Binanın projelendirme ve ruhsat süreçlerinde imzası bulunan Osmaniye Belediyesi İmar Müdürlüğü görevlileri Hülya İnan, Sevinç Ayşe Argun ve Rahime İyi hakkındaki dava da ana dosya ile birleştirildi.

Başsavcılık, mütalaasını Osmaniye 1. Ağır Ceza Mahkemesi’ne sundu. Edinilen bilgiye göre, mütalaada Türkiye’nin deprem bölgesi olduğunun bilimsel olarak ortaya konduğu ve bu durumun İmar Kanunu ile ilgili yönetmeliklerde açıkça yer aldığı vurgulandı.

“SANIKLARA CEZA VERİLİRKEN ALT SINIRDAN UZAKLAŞILMALIDIR”

Mütalaada, Türkiye’de geçmişte meydana gelen depremlerde çok sayıda binanın yıkıldığı ve birçok vatandaşın hayatını kaybettiği hatırlatılarak, Osmaniye’nin de deprem bölgesinde bulunduğu vurgulandı. Savcılık, riskli bir bölgede bina yapan ya da yapım sürecinde görev alan herkesin bu durumu bilmesi ve sorumlulukla hareket etmesi gerektiğini ifade etti. Mütalaada, şu ifadeler yer verildi:

“Dosyaya konu Yonca Apartmanı B Blok’un projelendirilmesindeki eksiklikler, malzeme özelliklerindeki yetersizlikler, uygulama ve işçilik hataları ile yapı denetimindeki yetersizlikler sonucu, meydana gelen deprem nedeniyle binanın yıkılmasında objektif olarak var olan dikkat ve özen yükümlülüğünü öngörebilecek ve yerine getirebilecek durumda olmalarına rağmen, sanıklar İmar Kanunu, 1975-1998 Afet Bölgelerinde Yapılacak Yapılar Hakkında Yönetmelik hükümleri ve dönem itibariyle bilim ve fennin gerektirdiği teknik şartlara aykırı davrandılar.

Üzerlerine düşen dikkat ve özen yükümlülüğüne aykırı davranarak mevcut sonucun gerçekleşmesinde etkili oldular.

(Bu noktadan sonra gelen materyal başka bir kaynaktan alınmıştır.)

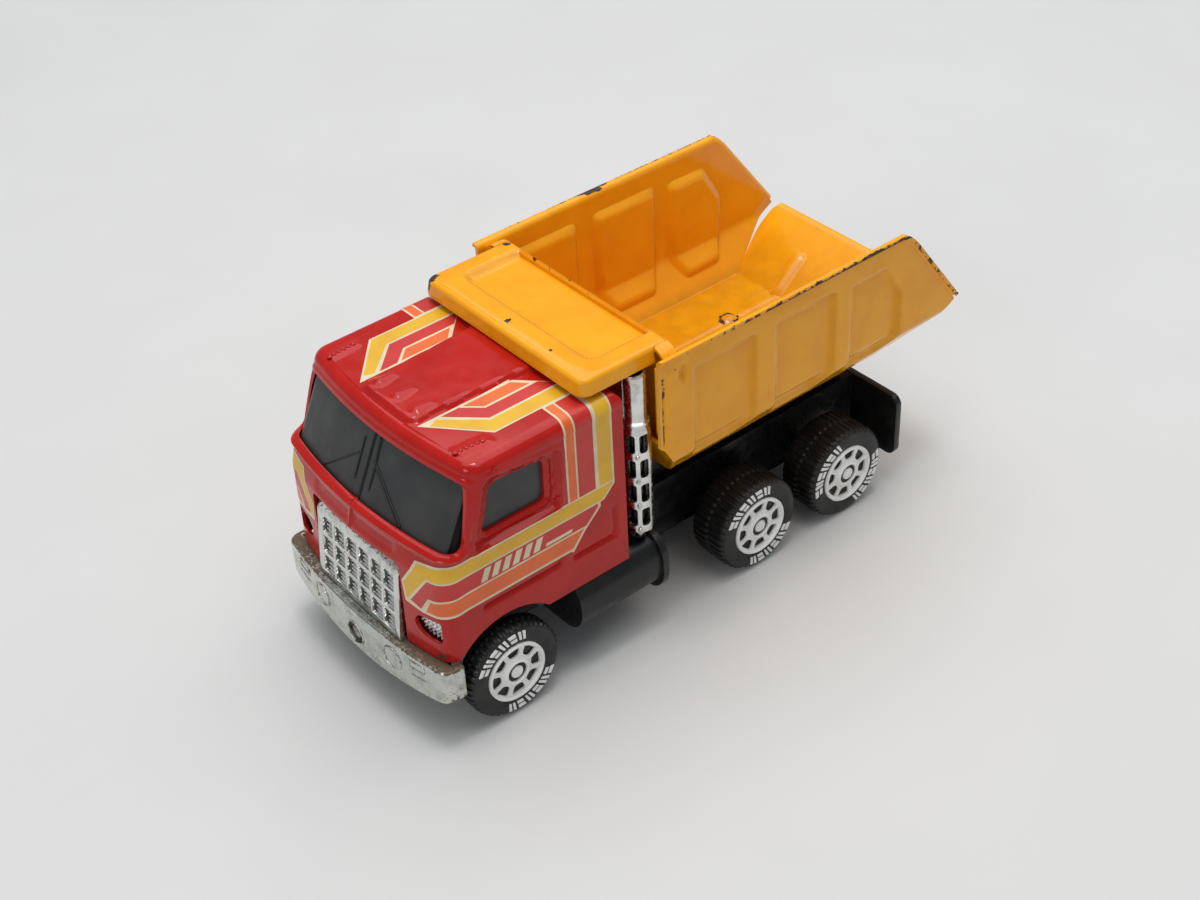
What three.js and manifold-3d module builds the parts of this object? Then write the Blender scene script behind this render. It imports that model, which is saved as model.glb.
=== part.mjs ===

Bu nedenle meydana gelen ölümler ve yaralanmalar bakımından eylemleri ‘bilinçli taksir’ seviyesindedir. Öngördükleri ancak gerçekleşmesini istemedikleri neticenin 6 Şubat 2023 tarihli depremde gerçekleştiği; sanıkların meydana gelen bu sonuca sebebiyet vererek üzerlerine atılı ‘bilinçli taksirle birden fazla insanın ölümüne ve yaralanmasına neden olma’ suçunu işledikleri tespit edilmiştir.

Taksirli suçlar açısından temel cezanın belirlenmesinde, TCK’nın 61/1 (cezanın belirlenmesi) ve 22/4 (taksir) maddelerinde yer alan ölçütler; failin kusuru, meydana gelen zararın ağırlığı, suçun işleniş biçimi ile suçun işlendiği yer ve zaman dikkate alınmalıdır. Aynı Kanunun 3/1 (adalet ve kanun önünde eşitlik ilkesi) maddesi uyarınca, işlenen fiilin ağırlığıyla orantılı olacak şekilde, maddede öngörülen alt ve üst sınırlar arasında hakkaniyete uygun bir cezaya hükmolunması gerekir.

Ancak yürürlükteki kurallara uygun bir inşaat yaptırmak bakımından dikkat ve özeni göstermeyen, binadaki malzeme ve donatı yetersizliklerini denetlemeyen; birinci derece deprem bölgesinde bulunan binanın çökmesine ve 52 kişinin göçük altında kalarak ölmesine, 6 kişinin yaralanmasına ‘tali kusurlu’ olarak neden olan sanıklar Sevinç Ayşe Argun, Rahime İyi ve Hülya İnan ile ‘asli kusurlu’ olan sanıklar Ayhan Gedik ve Ali Kale hakkında, adalet ve hakkaniyet kuralları uyarınca cezada orantılılık ilkesi gözetilerek alt sınırdan uzaklaşmak suretiyle ceza tayini gerektiği belirtilmiştir.”